A judge found Rudy Giuliani liable for defaming two 2020 Georgia election workers with false voter fraud conspiracies. Now the Donald Trump ally faces a trial on whether he’ll have to pay damages — and if so, how much.
(Bloomberg) — A judge found Rudy Giuliani liable for defaming two 2020 Georgia election workers with false voter fraud conspiracies. Now the Donald Trump ally faces a trial on whether he’ll have to pay damages — and if so, how much.
A federal judge in Washington on Wednesday entered a judgment against the former New York City mayor on civil claims of defamation, emotional distress, and conspiracy and asked both sides to propose trial dates to assess damages. US District Judge Beryl Howell wrote that the court loss was a sanction for “willful shirking” of obligations to turn over evidence. She also ordered Giuliani and his businesses to pay the victims more than $132,000 in legal fees.
Giuliani’s finances will feature prominently in the trial over what he’ll owe election workers Ruby Freeman and her daughter Wandrea “Shaye” Moss, who faced harassment and violent threats over his allegations that they tampered with ballot counting. His recent money troubles have been documented in and out of court, amid his indictment on criminal charges in connection with the efforts of Trump and his allies to overturn the 2020 presidential election results.
Howell said he has until Sept. 20 to give the plaintiffs an array of financial information, including income, tax returns, net worth, bank statements, and divorce settlement records. She also ordered both sides to propose three dates between November and February for the damages trial.
Freeman and Moss haven’t put a specific damages demand in court filings so far. In a statement, they called Howell’s opinion “yet another neutral finding that has confirmed what we have known all along: that there was never any truth to any of the accusations about us and that we did nothing wrong.”
Read More: Giuliani Concedes Making Fake Claims About Election Workers
Ted Goodman, an adviser to Giuliani who also serves as a spokesperson, said in a statement that the ruling was “a prime example of the weaponization of our justice system, where the process is the punishment.” In court filings, Giuliani had said would concede the case but indicated he’ll fight damages and might appeal on the grounds that he was engaging in constitutionally protected speech.
The court loss comes as Giuliani faces state charges in Georgia that he joined a criminal enterprise with Trump and 17 others to overturn the 2020 election results. The indictment covers some of the identical conduct he was found civilly liable for: false allegations that Freeman and Moss engaged in fraud. He has vowed to fight the criminal case.
A civil judgment can’t be used as proof of guilt in a criminal case. There could be limited circumstances where the government argues to reference it at trial, according to former federal prosecutors, and Giuliani would get a chance to object, putting it to the judge to decide.

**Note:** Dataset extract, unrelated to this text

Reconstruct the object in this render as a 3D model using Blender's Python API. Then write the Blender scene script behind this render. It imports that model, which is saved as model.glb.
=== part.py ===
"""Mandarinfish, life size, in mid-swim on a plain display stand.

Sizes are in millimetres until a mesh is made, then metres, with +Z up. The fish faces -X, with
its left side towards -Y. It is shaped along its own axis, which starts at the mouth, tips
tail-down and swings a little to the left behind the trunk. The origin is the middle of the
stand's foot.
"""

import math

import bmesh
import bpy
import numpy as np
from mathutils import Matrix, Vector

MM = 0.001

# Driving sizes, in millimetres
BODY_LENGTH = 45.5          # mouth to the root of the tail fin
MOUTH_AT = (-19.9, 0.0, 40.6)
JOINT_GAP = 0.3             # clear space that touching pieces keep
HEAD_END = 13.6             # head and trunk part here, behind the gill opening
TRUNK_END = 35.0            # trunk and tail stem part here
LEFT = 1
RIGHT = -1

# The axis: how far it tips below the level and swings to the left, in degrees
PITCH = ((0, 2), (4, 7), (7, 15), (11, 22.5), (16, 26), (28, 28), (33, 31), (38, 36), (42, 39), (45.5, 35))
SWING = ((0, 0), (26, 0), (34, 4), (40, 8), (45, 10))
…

As another sanction, the jurors deciding damages will get a “mandatory“ instruction that they must infer Giuliani is hiding information about his assets to “artificially” deflate his net worth. If he turns over the financial information he’s supposed to in September, though, Howell said she’d consider making that a “permissive“ instruction — that the jurors will be told they can infer that.
‘Serious Sanctions’
The judge gave a few nods to Giuliani’s other legal troubles. She noted his claim that “financial difficulties” prevented him from paying the plaintiffs’ attorney fees, but cited a news report that he’d flown on a private plane to Atlanta to surrender on the state charges. She compared his failure to preserve and produce documents in the civil case to the broader election interference charges.
“Just as taking shortcuts to win an election carries risks — even potential criminal liability — bypassing the discovery process carries serious sanctions,” she wrote.

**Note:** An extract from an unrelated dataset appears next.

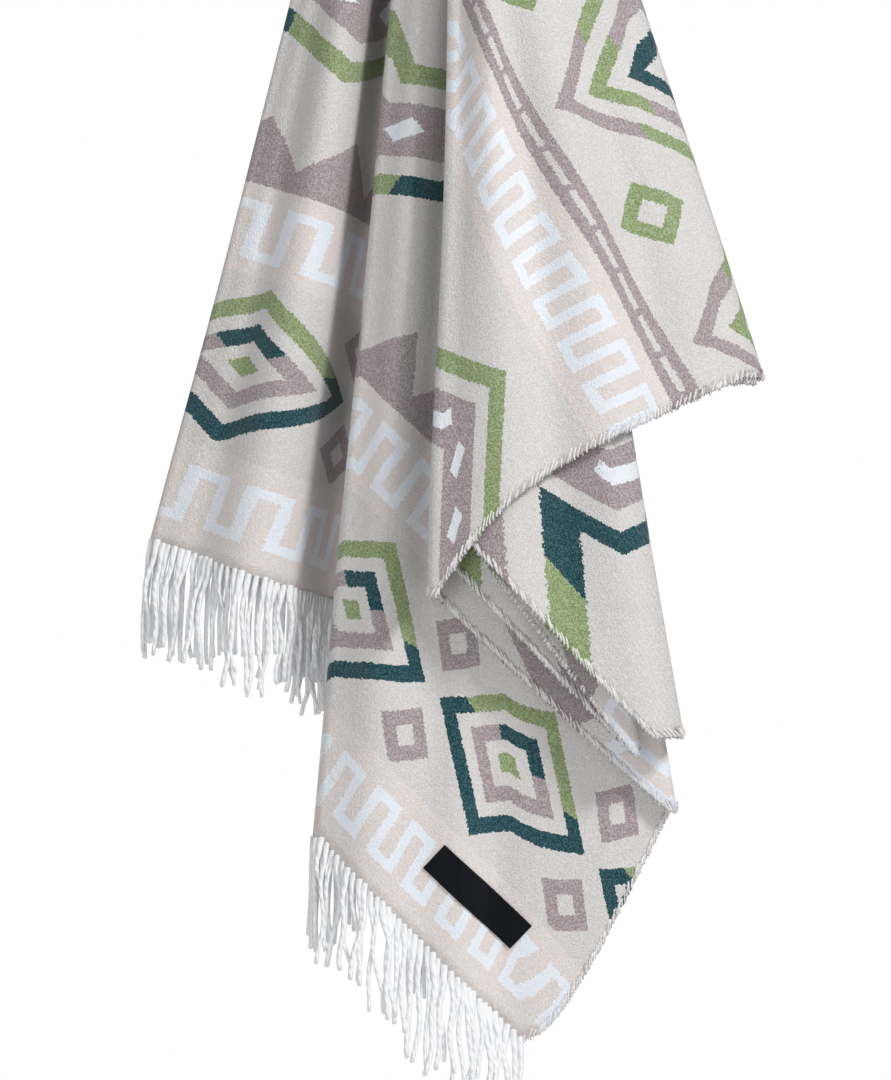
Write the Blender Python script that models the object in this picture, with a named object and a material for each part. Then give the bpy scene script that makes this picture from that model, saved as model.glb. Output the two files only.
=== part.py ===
"""A fringed woven throw that hangs from the middle of its cloth.

Metres, +Z up. The origin is the hanging point at the top. The camera side is -Y.
The cloth hangs as a pleated cone: every line from its middle to its edge is a straight
ray, and the table of folds says how the rays lie side by side, from the front flap
round the back and to the flap again.
"""

import math
from collections import namedtuple

import bmesh
import bpy
from mathutils import Vector

CLOTH_WIDTH = 1.27
CLOTH_LENGTH = 1.524
CLOTH_THICKNESS = 0.002
HALF_WIDTH = CLOTH_WIDTH / 2
HALF_LENGTH = CLOTH_LENGTH / 2
CORNER_ANGLE = math.degrees(math.atan2(HALF_WIDTH, HALF_LENGTH))

NECK_RADIUS = 0.040
LAYER_PITCH_AT_TOP = 0.003
LEAST_ROUND_AT_TOP = 0.7
RING_COUNT = 8
STEP_DOWN = 0.006
NEARLY_ZERO = 1e-6

GATHER_MIDDLE = (0.005, 0.0)
GATHER_HALF_SIZE = (0.0215, 0.0425)
GATHER_LEVELS = ((0.0, 0.10), (-0.002, 0.34), (-0.007, 0.60), (-0.016, 0.80), (-0.030, 0.93),
                 (-0.050, 1.0), (-0.066, 0.90))
GATHER_SIDES = 44
GATHER_FLUTES = 11
FLUTE_SHARE = 0.05

PIECE_GAP = 0.0003
HEADING_HEIGHT = 0.006
STRAND_WIDTH = 0.003
STRAND_TIP_SHARE = 0.75
STRAND_LENGTH = 0.066
STRAND_UNEVEN = 0.010
UNEVEN_STEP = 2.4
STRAND_SWAY = 0.0008
SWAY_STEP = 1.7
STRAND_STEPS = 2
SHOWN_PITCH = 0.0058
HIDDEN_PITCH = 0.0165
PITCH_BY_FOLD = {"main panel, fringed side": SHOWN_PITCH, "left panel": SHOWN_PITCH}

LABEL_LENGTH = 0.079
LABEL_WIDTH = 0.021
LABEL_THICKNESS = 0.0008
LABEL_LIFT = 0.0006
LABEL_MIDDLE = (0.0248, -0.9755)
LABEL_SLOPE = math.radians(-43.1)
LABEL_PANEL = 6
LABEL_COLUMNS = 5
LABEL_ROWS = 2

CREAM_WOOL = (0.72, 0.66, 0.60)
WHITE_YARN = (0.79, 0.81, 0.80)
DARK_WOVEN = (0.006, 0.007, 0.012)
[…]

Howell blasted Giuliani for paying “lip service” to his duty to turn over evidence and “donning a cloak of victimization.” When Giuliani offered to give up fighting the case, his attempt at conceding the allegations with “carve-outs and reservations” held “more holes than Swiss cheese,” the judge found.
She made clear that she was entering judgment against Giuliani as a sanction, and not based on his offered concessions.
“Giuliani would like to have his proverbial cake and eat it too,” Howell wrote.